Wednesday, August 13, 2014

The NY Post Shows Its Hypocracy When It Comes To Improving Schools.

         


















Over the Bloomberg years and in the beginning of the De Blasio Administration, the New York Post, echoed the education reformer slogan that a great teacher in every classroom is the major factor in closing the racial/income academic achievement gap.  To the New York Post it wasn't tight school budgets, a bloated DOE bureaucracy, large class sizes, unqualified administrators, social-economic factors, or family.  It was about firing teachers for any or no reason at all and making sure every classroom had an effective teacher.  Just like the education reformers, the New York Post would write editorials saying that the quality of the teacher is the most important factor in a child's educational development while ignoring the fact t5hat the schools were hiring the cheapest and not the best teachers for the schools.

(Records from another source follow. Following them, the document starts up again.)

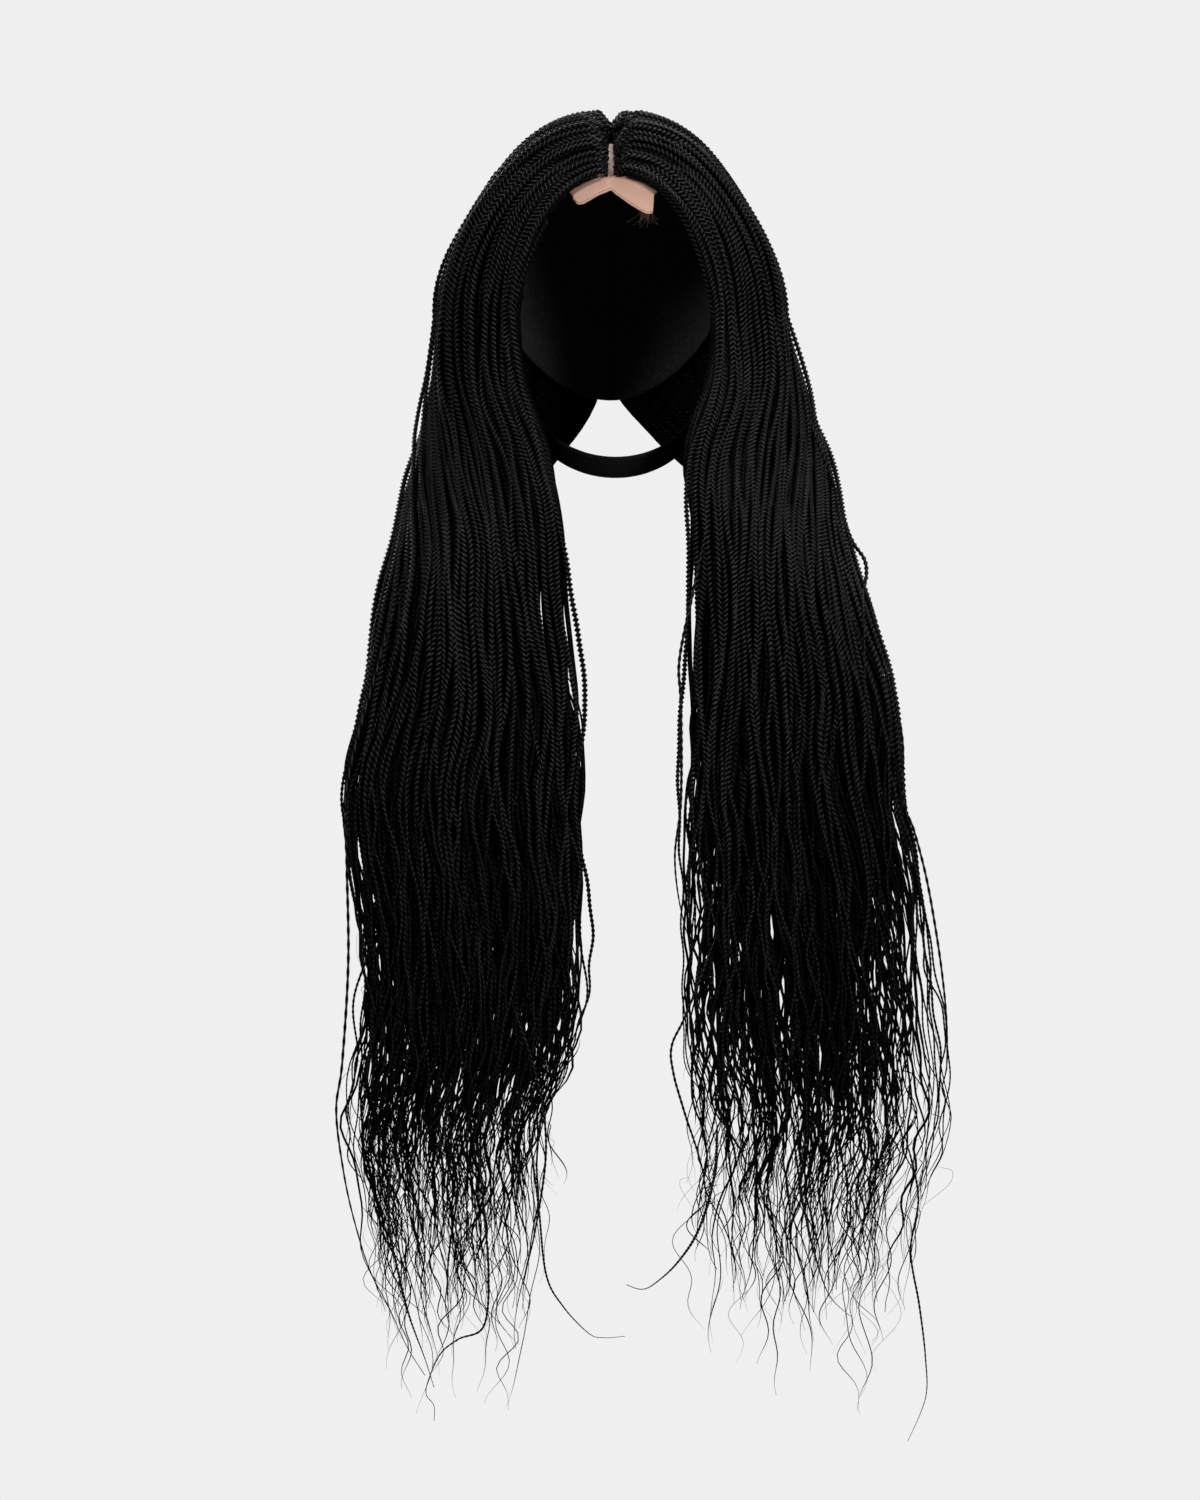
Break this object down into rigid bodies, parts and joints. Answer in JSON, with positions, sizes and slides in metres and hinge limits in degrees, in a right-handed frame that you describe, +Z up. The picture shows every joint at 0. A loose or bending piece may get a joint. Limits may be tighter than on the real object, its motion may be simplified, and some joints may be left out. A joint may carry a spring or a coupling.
{
  "type": "braid wig",
  "caption": "Long black wig of fine two-strand twists with a centre parting, a lace closure, a net cap and an elastic chin strap.",
  "frame": {"origin": "inside of the cap's crown, where the top of the head touches it", "axes": "+Z up, -Y towards the face side, +X to the viewer's right from in front"},
  "size_m": [0.4002, 0.2706, 0.8918],
  "materials": {
    "twist_hair": "satin synthetic fibre",
    "cap_net": "matte stretch net",
    "lace": "fine matte mesh",
    "elastic": "satin woven elastic"
  },
  "bodies": {
    "root": {"wig_cap": "cap_net", "lace_closure": "lace", "chin_strap": "elastic", "hairline_left": "twist_hair", "crown_left": "twist_hair", "back_crown_left": "twist_hair", "front_drop_left": "twist_hair", "side_drop_left": "twist_hair", "back_drop_left": "twist_hair", "front_fall_left": "twist_hair", "back_fall_left": "twist_hair", "ends_front_left_1": "twist_hair", "ends_front_left_2": "twist_hair", "ends_front_left_3": "twist_hair", "ends_front_left_4": "twist_hair", "ends_back_left_1": "twist_hair", "ends_back_left_2": "twist_hair", "ends_back_left_3": "twist_hair", "hairline_right": "twist_hair", "crown_right": "twist_hair", "back_crown_right": "twist_hair", "front_drop_right": "twist_hair", "side_drop_right": "twist_hair", "back_drop_right": "twist_hair", "front_fall_right": "twist_hair", "back_fall_right": "twist_hair", "ends_front_right_1": "twist_hair", "ends_front_right_2": "twist_hair", "ends_front_right_3": "twist_hair", "ends_front_right_4": "twist_hair", "ends_back_right_1": "twist_hair", "ends_back_right_2": "twist_hair", "ends_back_right_3": "twist_hair"}
  },
  "joints": []
}
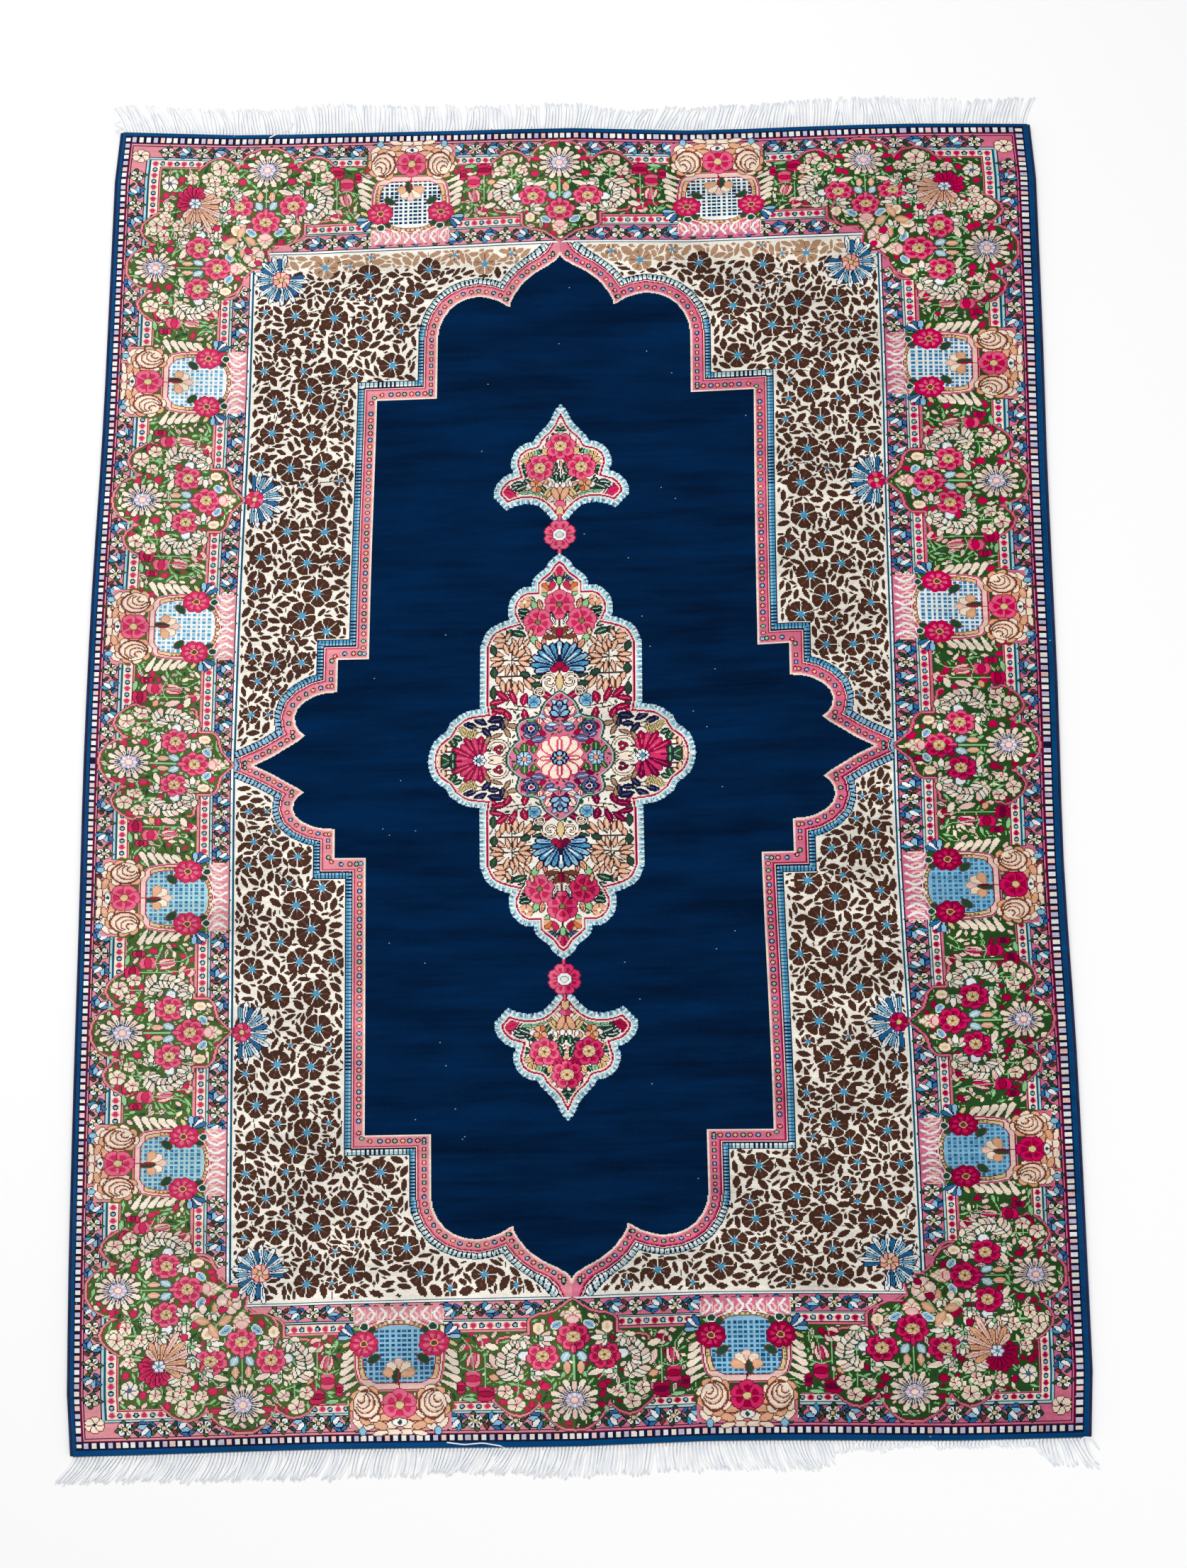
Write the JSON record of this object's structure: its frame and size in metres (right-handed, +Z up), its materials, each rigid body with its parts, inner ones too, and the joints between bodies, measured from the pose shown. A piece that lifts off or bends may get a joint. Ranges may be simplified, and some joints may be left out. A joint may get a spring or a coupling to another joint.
{
  "type": "persian rug",
  "caption": "Rectangular hand-knotted floral pile rug lying flat, with a medallion on a navy field, floral borders, overcast sides and a cotton fringe at both ends.",
  "frame": {"origin": "on the floor, under the middle of the whole outline with its fringes", "axes": "+Z up from the floor, +Y along the rug towards its far end, +X across it to the right"},
  "size_m": [1.4638, 2.0828, 0.01],
  "materials": {
    "pile_wool": "short cut wool pile, navy with a many-coloured floral design",
    "cord_wool": "navy wool overcast in close turns",
    "fringe_cotton": "bluish white twisted cotton warp threads"
  },
  "bodies": {
    "root": {"rug": "pile_wool", "side_cord_left": "cord_wool", "side_cord_right": "cord_wool", "fringe_near": "fringe_cotton", "fringe_far": "fringe_cotton"}
  },
  "joints": []
}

However, in an attempt to dump on Bill de Blasio's inequality agenda, the New York Post editorial cited poverty as the root cause of the gap, the blind spot that all education reformers ignore.  That;s right, the New York Post editorial finally admits its the elimination of poverty that needs to occur if the inequality gap is to be closed.  The editorial claims that raising the minimum wage, universal pre-k, and affordable rents are praiseworthy, however, the real problem is poverty.  Interesting how the New York Post all of a sudden claims poverty  is the major factor in the inequality gap when it suits their purpose to belittle Mayor De Blasio's plans but never questions education reformers on this same issue?  What a hypocrite the New York Post is.

One needs to just look at the John Hopkins study to realize its poverty and family that is the most important factors in reducing the inequality gap, not a great teacher in every classroom.Its time the education reformers and their media allies admit it.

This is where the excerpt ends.